D’Mitrik attends the academy under a program called, university year, because he graduated from high school last year. The post-secondary level is used to enhance an individual’s academics and athletic ability without impeding with NCAA eligibility. The academy allows student-athletes to receive college credit by enrolling in courses offered through the University of South Florida.
D’Mitrik was awarded a full-ride scholarship to attend the academy.
He is currently taking four college level classes that will transfer to the college he decides to enroll and play during the 2016-17 season.
IMG Academy provides the basketball program with four hardwood courts, professional locker and meeting rooms, a Gatorade Sports Science Institute, a 10,000 square foot weight room, a covered turf training area, and advanced vision training and nutrition equipment.
The team is coached by Kenny Natt, who previously coached at Youngstown State University, Utah Jazz, Cleveland Cavaliers, the Canadian Basketball League, and the India national basketball team. Four teams, post grad, national, junior national, and development, are created based on age and skill. Each team competes locally, statewide, and at the national level.
“I've always played against the top athletes in the country and played with them so it's nothing new. I come with the same mindset that I always do and that is that I'm the best player no matter where I'm at,” D’Mitrik said.
A typical day at the academy begins at 6:15 a.m., as D’Mitrik wakes up and heads to team breakfast. Workouts start promptly at 7:15 a.m. and continue until class or a lift workout, depending on the day. Team practice is from 1:30 p.m. to 3:30 p.m. with a stretching segment afterwards. Mandatory study hall concludes the day.
“Everything is different from high school. Your whole day is planned out for you. It really forces you to grow up and be responsible,” D’Mitrik said.
Although Julie said D’Mitrik is there to do the one thing that he loves, play basketball, D’Mitrik said both academics and basketball are equally stressed.
Unlike a college program however, there are some rules. Curfew is set for 10 p.m. and student-athletes must sign out before leaving campus.
“It hasn't been as bad as I thought it would be,” D’Mitrik said. He talks to his family every day and has meet plenty of new people.
Julie said the academy has been great for her son. He is playing for a top rated prep school, traveling to compete against other top rated schools, and gets to experience what it is like being away from home and figuring out life without mom and dad around the corner.
Independence and confidence is what I hope that he takes away from this chapter in his life,” she said.
D’Mitrik came home for the first time in three months for a Thanksgiving vacation and Julie said those three months were tough.

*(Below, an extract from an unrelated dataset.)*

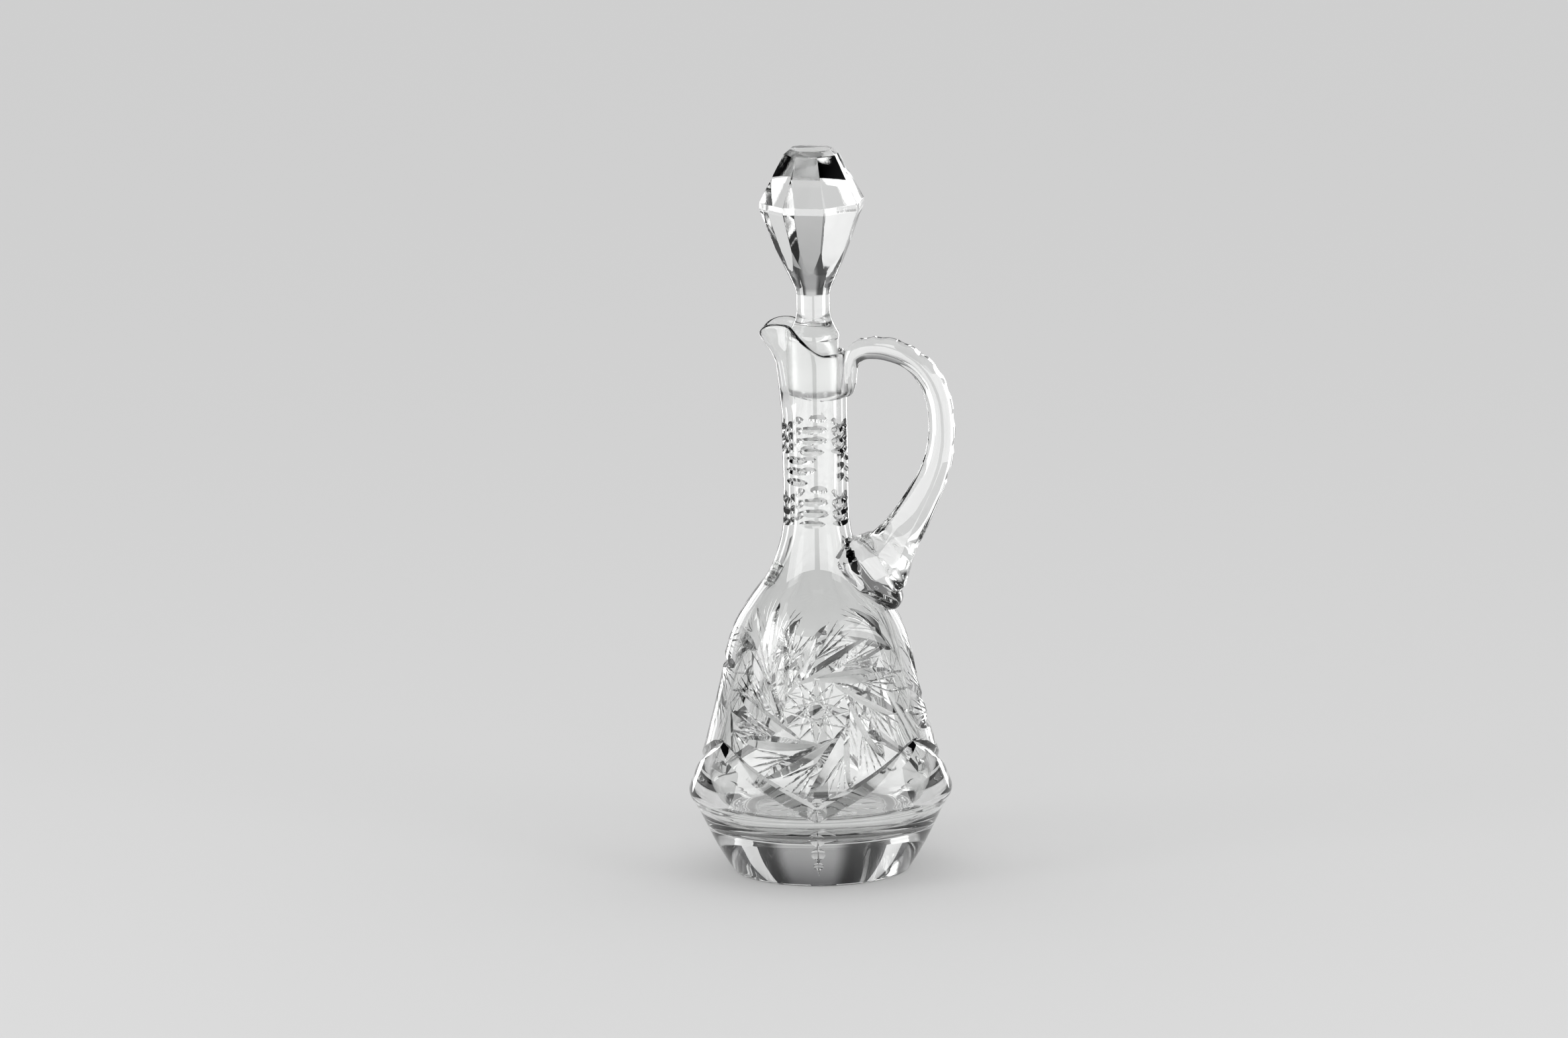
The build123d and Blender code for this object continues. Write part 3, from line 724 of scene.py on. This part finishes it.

“It was an amazing reunion. It was the first time, in a long time, that all seven Trice’s were home together. He actually walked into the room, it might have been the second day that he was home, and it took me by surprise because I wasn't used to seeing his face in the house,” she said.
D’Mitrik’s biggest role model and older brother, Travis, may not have taken a straight path to success, but has motivated D’Mitrik to strive to be successful throughout the bumps and curves of any pathway in his basketball career.
The next Trice family reunion is set to take place in Ohio at the Flying to the Hoop basketball tournament as the academy will take on Coach Trice and Isaiah in January.